Write soon, you hear!
Love … Godspeed … gratitude,
Ingrid.
{Sorry about the typing – am perpetually in a hurry! What I said about the Marais Prize is not because I don’t believe in your talent as a playwright, you hear; also, I’ve again read Lobola vir die Lewe.}
Dept. of Afrikaans
Rhodes University
Grahamstown
Friday, 3 May 1963
Feather-fluff-girl,
While an apathetic U.E.D. [University Education Diploma] class sat and wrote a test (the best solution when one doesn’t feel like lecturing), I read your letter. God! Here I am, fretting about your accommodation problems and your other daily tribulations – and then your letter steals in and mocks me! Perhaps it was a bit bold of me to think (or to hope) that I could “know” you after getting to know you in a biblical sense! And then yesterday I also went and bought a copy of Drum and read your poem – which, like “Die Kind” [“The Child Who Was Shot Dead by Soldiers in Nyanga”], grows on me more and more. I read the note about you and looked at your picture, slotted in most tastefully amid Tennis Biscuits, Edblo mattresses, Powa Pills for Men, Sunbeam Polish and Mum. Theatre of the absurd without any words, this particular little combination; and in itself a commentary on the comédie humaine? But what I actually wanted to say about all this is the following: I sat and looked at the photo and didn’t recognise you; it was “the poet Ingrid Jonker”. And I read your own declamation or declaration (“sweet” – for a Mum-public?) and noticed, among other things, that you were born in Douglas where, Christ Almighty, I also lived for seven years; and realised all over again: what minuscule little piece of you do I really know? (I don’t even dare ask: which minuscule little piece do I even have? Can you, of all people, be “have-able”?) Which almost makes it a matter of necessity to come back to you and learn more about your beautiful land.
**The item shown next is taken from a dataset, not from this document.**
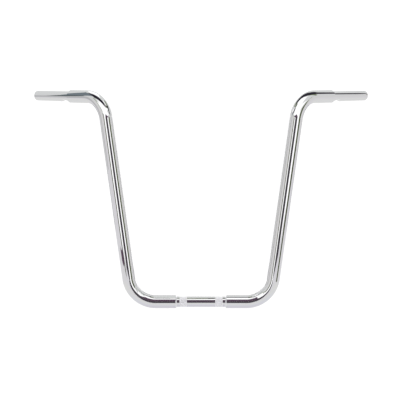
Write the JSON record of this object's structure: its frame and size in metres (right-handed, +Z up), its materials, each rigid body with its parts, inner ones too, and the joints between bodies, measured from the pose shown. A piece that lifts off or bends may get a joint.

This is why it’s quite some consolation that the lectures in Stellenbosch have been arranged for earlier than I’d thought: the week beginning Monday 20 May. In 2½ weeks’ time. Things are still being ironed out right now. If they can see their way clear to paying at least half of my air ticket, I’ll be arriving in Cape Town on Friday the 17th, and leaving again the following Friday morning. The lectures themselves will keep me busy for just three days: Monday morning (“Experimental Novels”); Tuesday evening (“Novel and Taboo”); Wednesday afternoon (“Theatre of the Absurd”). Plus, somewhere in between, a small party. If it can be so arranged, I’ll need to be in Stellenbosch for only a minimum of the time. And Thursday, a public holiday, we’ll have all to ourselves. The only complication in this whole business is the back-and-forth travelling between Stellenbosch and Cape Town, for which the South African Railways and Harbours doesn’t really make modern provision.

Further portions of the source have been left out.